Bob Berwick was very nice, and set me to investigating the applicability of the Marcus parser to the french language; as I recall, there was a theory about being able to parse any sentence with a very limited look-ahead, and French posed a possible challenge to this theory because of the clitics, or many small words including diret and indirect objects, reflexivity indicators and adverbs, that often show up in front of the verb. I don't remember what my conclusions were, but I suspect they were ambivalent; I have a deep tendency toward ambivalence, not wanting either side to feel that it has lost out. But thinking now about french clitics, it seems to me the finite register theory ought to hold for French despite the clitics, though you might have to throw out the autonomy of sentences: expand the notion of syntactic parsing to allow ties to the previous sentence. Maybe. Parsing is such a puzzle pleasure. I always loved language; I loved neat pages of handwriting in a foreign language, especially if the alphabet was cyrillic, like a code, and the alien sound and feel of the sentences in my mouth; the challenge of grasping and reproducing something quintessentially of that language -- a turn of phrase, a colloquialism, a native shorthand pronunciation. Latin was fun for the decoding -- first find the verb by the endings, and double underline it; a single underline for the subject; parentheses for the direct object, and so on, and then the meanings of the words, and fishing out the subtle emphases from the word order and even from the meter. A puzzle.
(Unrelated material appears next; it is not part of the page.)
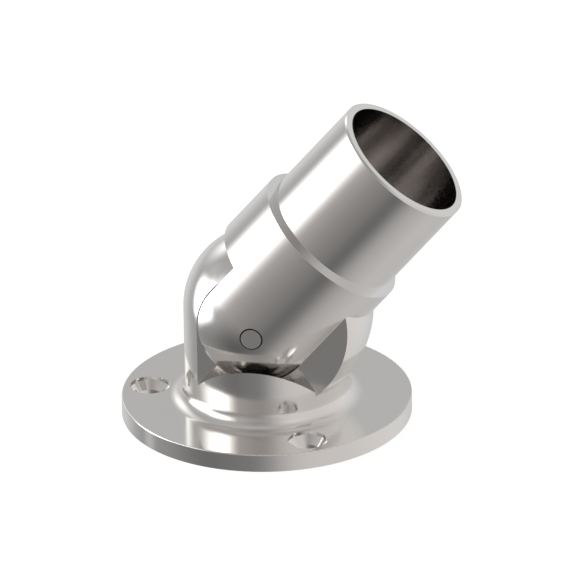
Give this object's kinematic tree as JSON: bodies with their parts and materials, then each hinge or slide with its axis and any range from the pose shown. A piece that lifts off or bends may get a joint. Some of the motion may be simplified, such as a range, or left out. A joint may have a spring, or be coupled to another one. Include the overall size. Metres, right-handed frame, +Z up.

So it was natural to go and talk to Bob, and to work on the Marcus parser in french, and to have ambivalent results.
It was because of this project that I discovered I was spied on. Gregor Kiczales said to me one time that I was a prolific programmer or something like that, which I took as being extremely complimentary. I asked him why he would say that, and he referred to all the lisp code I had written. Now I probably had written some lisp code at that point, but I certainly hadn't told people about it except maybe Bob, and I therefore suspected that he had looked in my directories and found all the Marcus parser code that I in fact had not written.
I have sometimes wondered since then if anyone ever snooped on my email correspondence, which over the years was full of mundane juiciness -- gossip, fights, jealousies, beggings, outrage, anger, mortification, daydreams, stories, and the occasional technical communication. I must say I received much more eloquent email than I ever sent, most notably from Devon McCullough and Bruce Donald, who are both wonderful emailers.
-- Barbara Bryant, January 4, 1998
Wow... I barely remember being in that office. It was my first office when I came to the lab in 1982.It's true I wasn't around much -- I spent all my time up ninth floor, trying to find a Lisp machine not in use by RG or RMS, or some other much-more-important hacker than me. Then a bunch of us went off to HP for the summer, so I _really_ wasn't around. And when we came back, I had a new office, just outside the very same playroom where I got to listen to all the very same flaming that I also didn't take part in.
Those were the good old days. Now, we have new flamers who flame about dull things like operating systems.